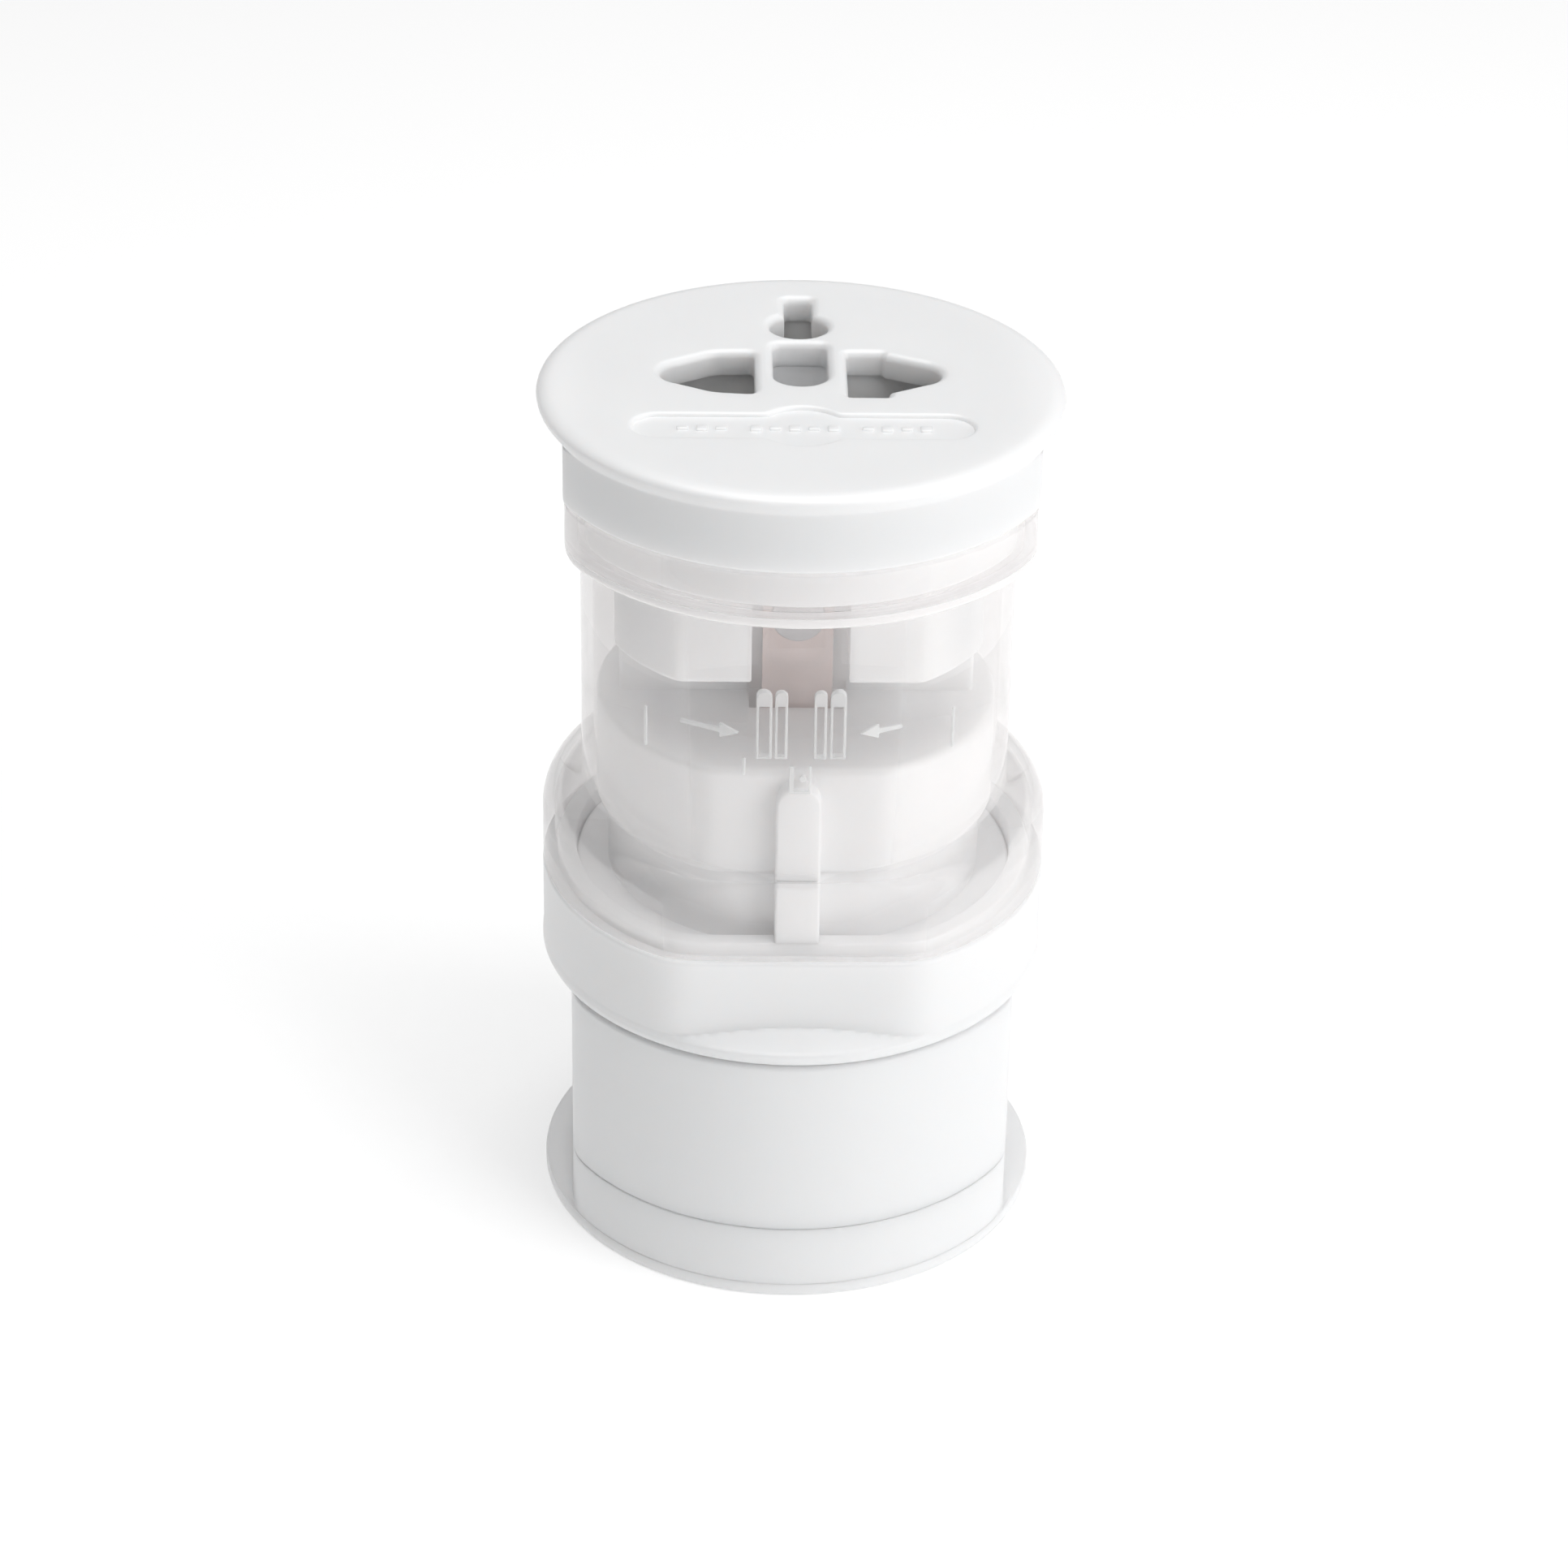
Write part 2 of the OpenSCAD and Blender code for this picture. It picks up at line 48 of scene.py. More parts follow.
OPEN = 1000.0         # a flat so far out that it never cuts the ring
SOFT = 46             # how sharply a flat meets the round wall: higher is sharper
SHARP_ANGLE = 32      # degrees past which an edge is shaded as a crease
BEVEL_ANGLE = 35      # degrees past which an edge is rounded


# ---------------------------------------------------------------- sizes, in millimetres, from the frame

def level(node, corner, axis):
    """One coordinate of a node's box at rest, in millimetres; corner 0 is the lowest, 1 the highest."""
    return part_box(node)[corner][axis] / MM


Z_PLATE = level("base_plate", 1, 2)
Z_BASE = level("base_cup", 1, 2)
Z_SPIGOT = level("mid_ring", 0, 2)
Z_RING = Z_SPIGOT + 3.0
Z_UPSTAND = level("mid_ring", 1, 2)
Z_RING_TOP = Z_UPSTAND - 1.4
Z_PLUG = level("mid_carrier", 0, 2)
Z_CORE_STEP = level("mid_carrier", 1, 2)
Z_TOWER = level("mid_core", 1, 2)
Z_CORE_TOP = Z_RING_TOP + 19.0
Z_SLEEVE = level("clear_sleeve", 0, 2)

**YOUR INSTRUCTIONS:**
Beginning at the top of the data, please return every line until and including the line containing "return part_box(node)[corner][axis] / MM", copied exactly, and nothing past it.

**SOLUTION TO THIS TASK:**
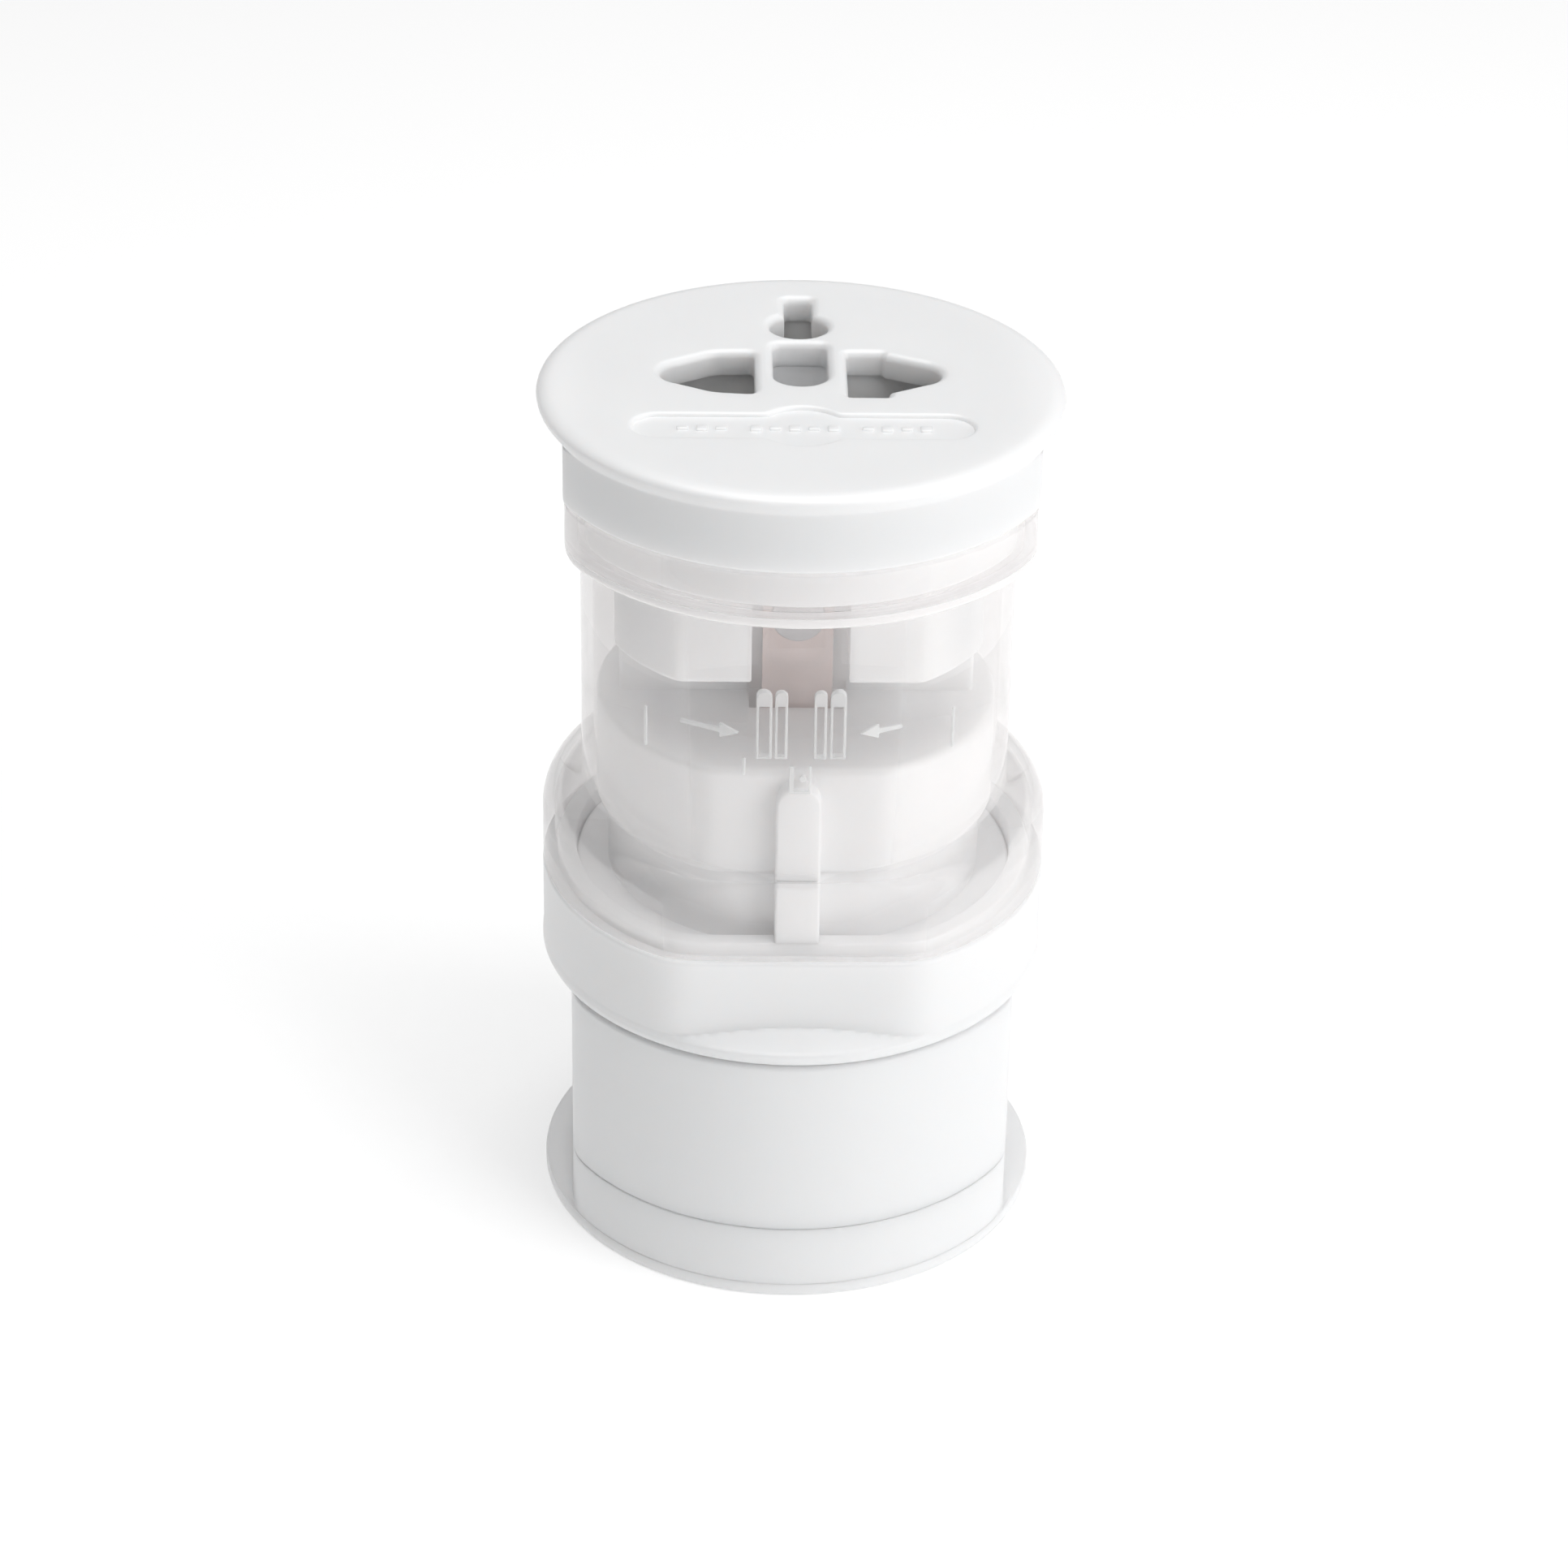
Write part 2 of the OpenSCAD and Blender code for this picture. It picks up at line 48 of scene.py. More parts follow.
OPEN = 1000.0         # a flat so far out that it never cuts the ring
SOFT = 46             # how sharply a flat meets the round wall: higher is sharper
SHARP_ANGLE = 32      # degrees past which an edge is shaded as a crease
BEVEL_ANGLE = 35      # degrees past which an edge is rounded


# ---------------------------------------------------------------- sizes, in millimetres, from the frame

def level(node, corner, axis):
    """One coordinate of a node's box at rest, in millimetres; corner 0 is the lowest, 1 the highest."""
    return part_box(node)[corner][axis] / MM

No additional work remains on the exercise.